16. This Court finds that the learned courts below have discussed all the evidences on record including cross- examination of the prosecution witnesses including the allegation that the informant was pregnant at the time of marriage and held the petitioner guilty for the offences under Sections 498(A) and 323 of the Indian Penal Code by well- reasoned judgements. Merely because the informant was alleged to be pregnant at the time of marriage, it does not create any doubt on the prosecution story of demand of Rs.20,000/- and torture of the informant on account of non-fulfillment of the demand. This Court finds that the basic ingredients of the offence under Sections 498(A) and 323 of the Indian Penal Code have been satisfied in the instant case beyond all reasonable doubts. This Court does not find any illegality or perversity in the impugned judgments passed by the learned Juvenile Justice Board, Pakur as well as by the learned appellate court. The demand of Rs. 20,000/- as well as the consequent torture on account of non-fulfilment of the demand has been proved against the petitioner beyond the shadow of all reasonable doubt and there are consistent evidences on record to this effect and concurrent findings recorded in the impugned judgments.

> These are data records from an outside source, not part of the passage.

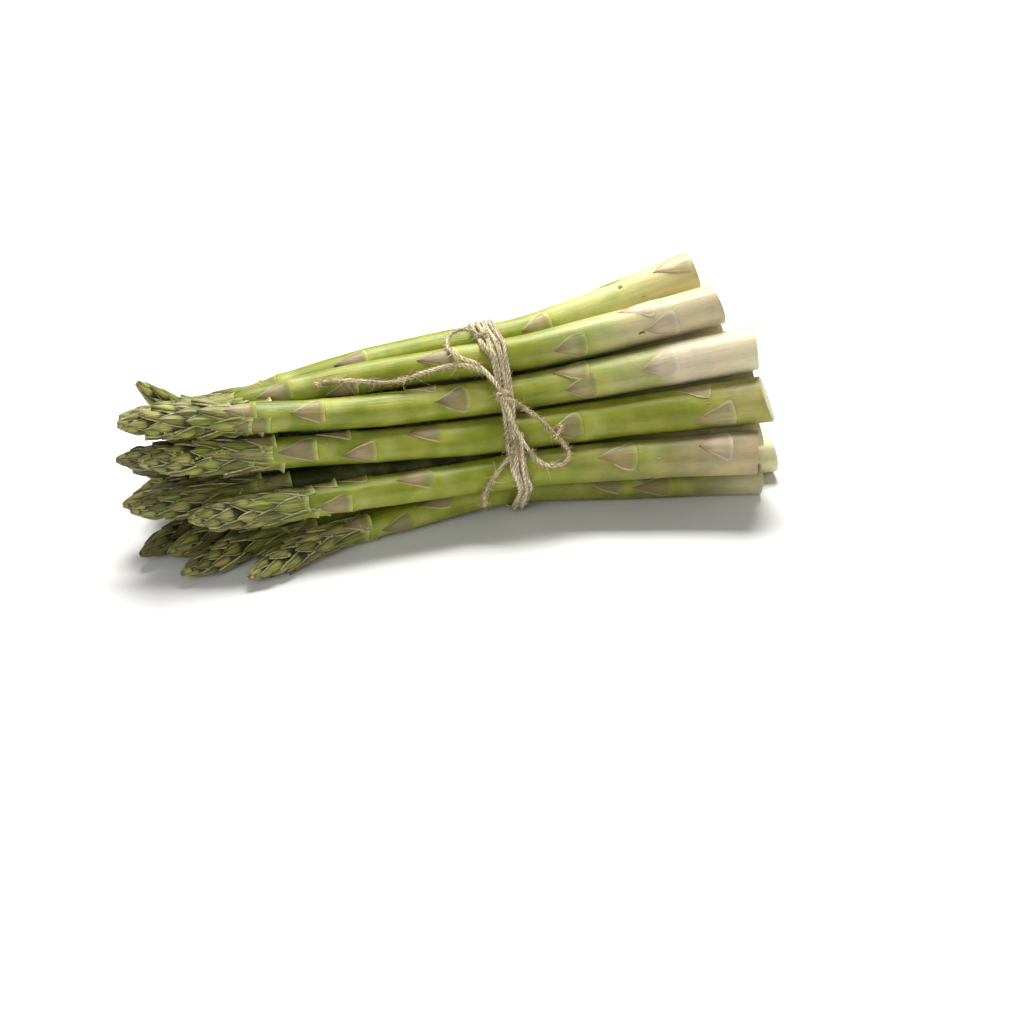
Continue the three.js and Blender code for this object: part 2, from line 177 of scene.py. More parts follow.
SPEARS = [
    dict(row=0, place=-1.5, butt=(-34, 8), head=(-32, 6), ends=(89, -97), girth=0.92, hook=(-11, 0),
         cut=1.02, leaves=[(57, 15), (40, 35), (-22, 60), (-38, 5)]),
    dict(row=0, place=-0.5, butt=(-20, 8), head=(-26, 6), ends=(99, -118), girth=0.94, hook=(-11, 0)),
    dict(row=0, place=0.5, butt=(-3, 8), head=(-13, 7), ends=(82, -121), girth=0.96, hook=(-12.5, 2)),
    dict(row=0, place=1.5, butt=(15, 8), head=(0, 7), ends=(78, -130), girth=0.96, hook=(-18, 0)),
    dict(row=1, place=-2, butt=(-44, 23), head=(-28, 21), ends=(83, -113), girth=1.03, hook=(0, 0),
         leaves=[(74, 58), (42, 45), (22, 170), (-30, 63), (-52, 126), (-59, 3)]),
    dict(row=1, place=-1, butt=(-27, 23), head=(-16, 20), ends=(91, -131), girth=0.95, hook=(0, 0)),
    dict(row=1, place=0, butt=(-6, 24), head=(-3, 18), ends=(88, -133), girth=1, hook=(-2, 1)),
    dict(row=1, place=1, butt=(12, 24), head=(10, 17), ends=(83, -123), girth=0.95, hook=(0, 0)),
    dict(row=1, place=2, butt=(30, 20), head=(18, 6), ends=(79, -127), girth=1, hook=(4, 0)),
    dict(row=2, place=-1.5, butt=(-34, 38), head=(-17, 39), ends=(91, -126), girth=1.03, hook=(0, 0),
         leaves=[(77, -6), (70, 98), (25, 20), (-25, 72), (-48, 6), (-56, 111), (-68, 36)]),
    dict(row=2, place=-0.5, butt=(-16, 38), head=(-8, 30), ends=(89, -133), girth=0.96, hook=(0, 6)),
    dict(row=2, place=0.5, butt=(2, 40), head=(3, 25), ends=(82, -128), girth=0.95, hook=(-3, 0)),
    dict(row=2, place=1.5, butt=(20, 39), head=(23, 16), ends=(86, -119), girth=1, hook=(3, 0)),
    dict(row=3, place=-1, butt=(-24, 53), head=(-13, 49), ends=(88, -131), girth=1.03, hook=(0, 0),
         leaves=[(60, 33), (32, 9), (30, 75), (-14, 33), (-24, 117), (-64, 45), (-82, -3)]),
    dict(row=3, place=0, butt=(-5, 54), head=(26, 24), ends=(83, -126), girth=0.96, hook=(0, 0)),
    dict(row=3, place=1, butt=(14, 53), head=(38, 20), ends=(79, -118), girth=0.97, hook=(2, 2)),
    dict(row=4, place=-0.5, butt=(-10, 63), head=(-2, 43), ends=(78, -130), girth=1, hook=(0, 6),
         hook_from=-90, cut=1.24, leaves=[(62, 6), (56, 87), (30, 15), (-15, 57), (-50, -3), (-72, 48)]),
    dict(row=4, place=0.5, butt=(8, 72), head=(11, 31), ends=(76, -122), girth=0.96, hook=(0, 21),
         hook_from=-95, cut=1.26, leaves=[(75, 78), (52, 140), (22, 45), (-43, 54), (-74, 66)]),
]
NUMBERS = range(len(SPEARS))


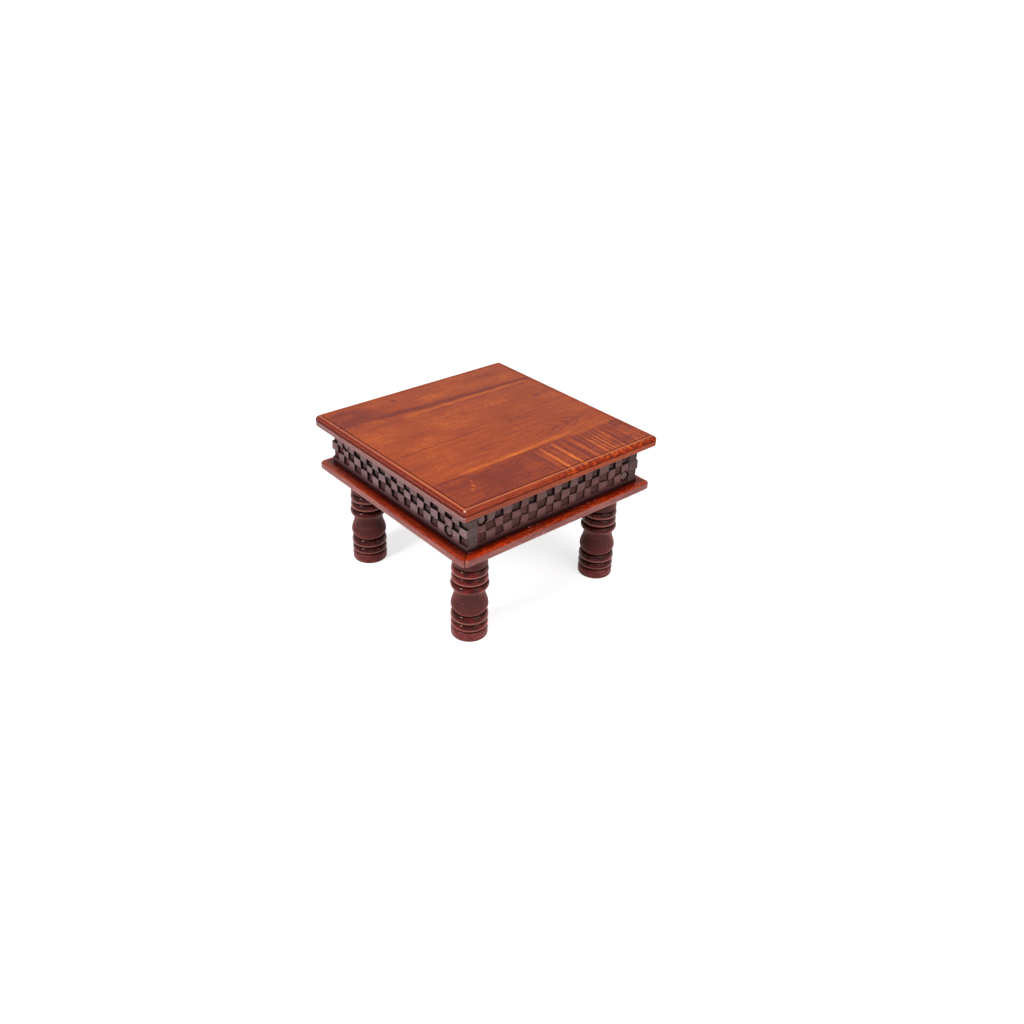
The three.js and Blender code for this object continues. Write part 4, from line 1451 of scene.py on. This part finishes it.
def make_floor():
    """A pale floor that keeps the shadow and glows white farther out."""
    mesh = bpy.data.meshes.new("floor")
    corners = [Vector((x * FLOOR_HALF, y * FLOOR_HALF, -FLOOR_DROP)) * MM for x, y in CORNER_SIGNS]
    mesh.from_pydata(corners, [], [(0, 1, 2, 3)])
    floor = new_object("floor", mesh)
    r = Recipe("pale_floor")
    glow = (r.x * r.x + r.y * r.y).root().ramp(*GLOW_REACH, *FLOOR_GLOW)
    sockets = {
        "Base Color": (0.6, 0.6, 0.6, 1),
        "Roughness": 0.9,
        "Specular IOR Level": 0,
        "Emission Color": (1, 1, 1, 1),
        "Emission Strength": seen_directly(r) * glow,
    }
    for socket, value in sockets.items():
        r.feed(r.surface.inputs[socket], value)
    mesh.materials.append(r.material)


def make_stage():
    """A white sweep: the floor, a white world behind it and soft panels."""
    make_floor()
    world = bpy.data.worlds.new("white_room")
    bpy.context.scene.world = world
    world.use_nodes = True
    nodes = Nodes(world.node_tree)
    backdrop = nodes.tree.nodes["Background"]
    backdrop.inputs["Color"].default_value = (1, 1, 1, 1)
    nodes.feed(backdrop.inputs["Strength"], seen_directly(nodes) * (1 - ROOM_LIGHT) + ROOM_LIGHT)
    for name, settings in PANELS.items():
        light_panel(name, *settings)


# Camera of the photograph
CAMERA_AZIMUTH = -41.87
CAMERA_ELEVATION = 30.72
CAMERA_ROLL = 2.1
CAMERA_DISTANCE = 1216.1
CAMERA_TARGET = (6, -50.6, 100)
CAMERA_LENS = 33.83


def make_camera():
    azimuth, elevation, roll = map(math.radians, (CAMERA_AZIMUTH, CAMERA_ELEVATION, CAMERA_ROLL))
    back = bearing(azimuth, elevation)
    right = Vector((math.cos(azimuth), math.sin(azimuth), 0))
    up = back.cross(right)
    across = right * math.cos(roll) + up * math.sin(roll)
    upright = up * math.cos(roll) - right * math.sin(roll)
    camera = new_object("photo_camera", bpy.data.cameras.new("photo_camera"))
    camera.data.lens = CAMERA_LENS
    camera.matrix_world = Matrix((across, upright, back)).transposed().to_4x4()
    camera.location = (Vector(CAMERA_TARGET) + back * CAMERA_DISTANCE) * MM
    bpy.context.scene.camera = camera


def main():
    steel = zinc_steel()
    bores = make_bores()
    make_top(top_wood(), bores)
    make_aprons(carved_wood(), bores)
    make_base(base_wood(), bores)
    bpy.data.objects.remove(bores)
    make_legs(leg_wood())
    make_plugs(plug_wood())
    make_blocks(block_wood())
    make_screws(steel)
    for node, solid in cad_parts.items():
        if node.startswith("leg_bolt"):
            solid.data.materials.clear()
            solid.data.materials.append(steel)
    make_stage()
    make_camera()
    bpy.context.scene.view_settings.view_transform = "Standard"


main()
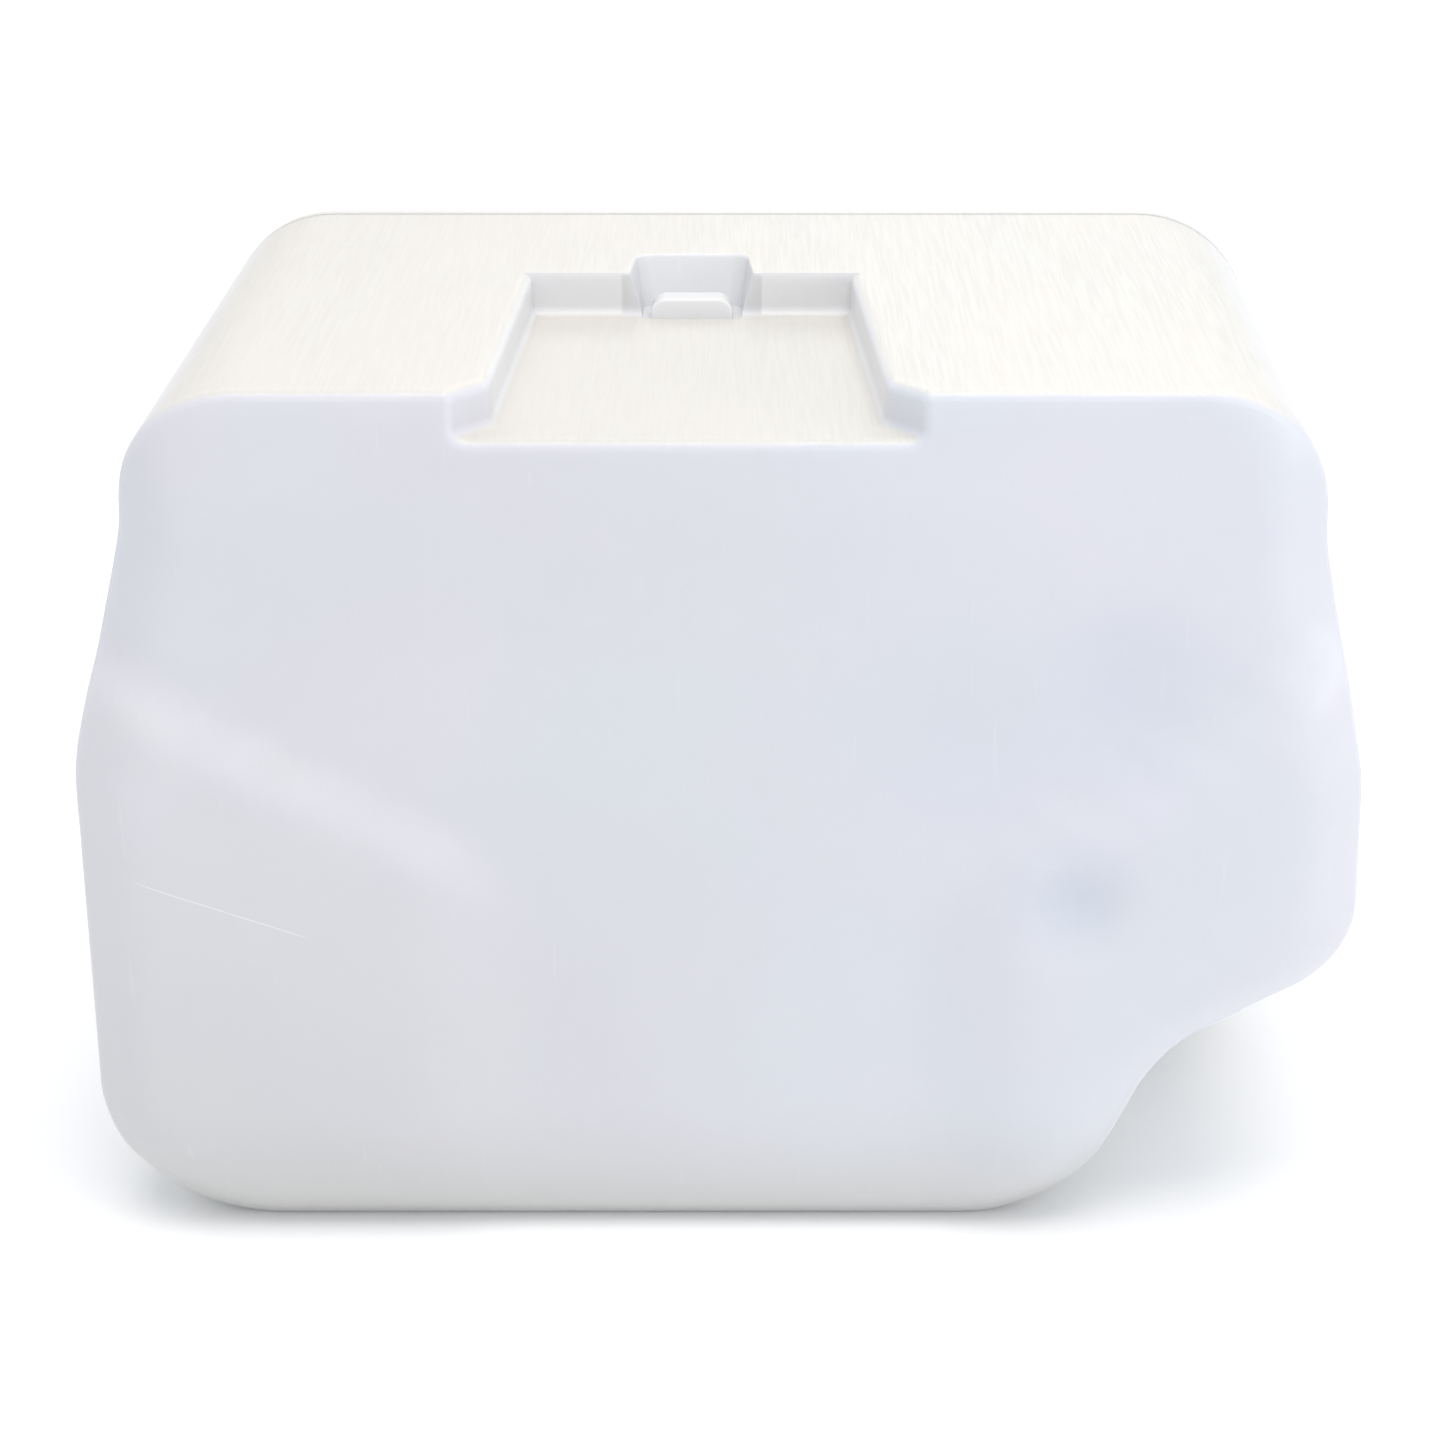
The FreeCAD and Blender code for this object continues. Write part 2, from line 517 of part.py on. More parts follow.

17. So far as dispositional order under Section 15 of the Juvenile Justice Act and the direction to the petitioner to be kept in detention for a period of one year is concerned, the learned lower appellate court found the detention order to be adequate and not excessive. Learned lower appellate court also recorded that the learned J.J. Board has considered the report of the Probation Officer and has rightly passed the order of disposition considering the facts and circumstances of the case.
18. As a cumulative effect of the aforesaid findings, the present criminal revision petition is hereby dismissed.
19. The bail bond furnished by the petitioner is hereby cancelled.
20. Pending interlocutory application, if any, is dismissed as not pressed.
21. Let the lower court records be sent back to the court concerned immediately.
22. Let a copy of this Judgment be communicated to the learned court below through 'FAX/Email'.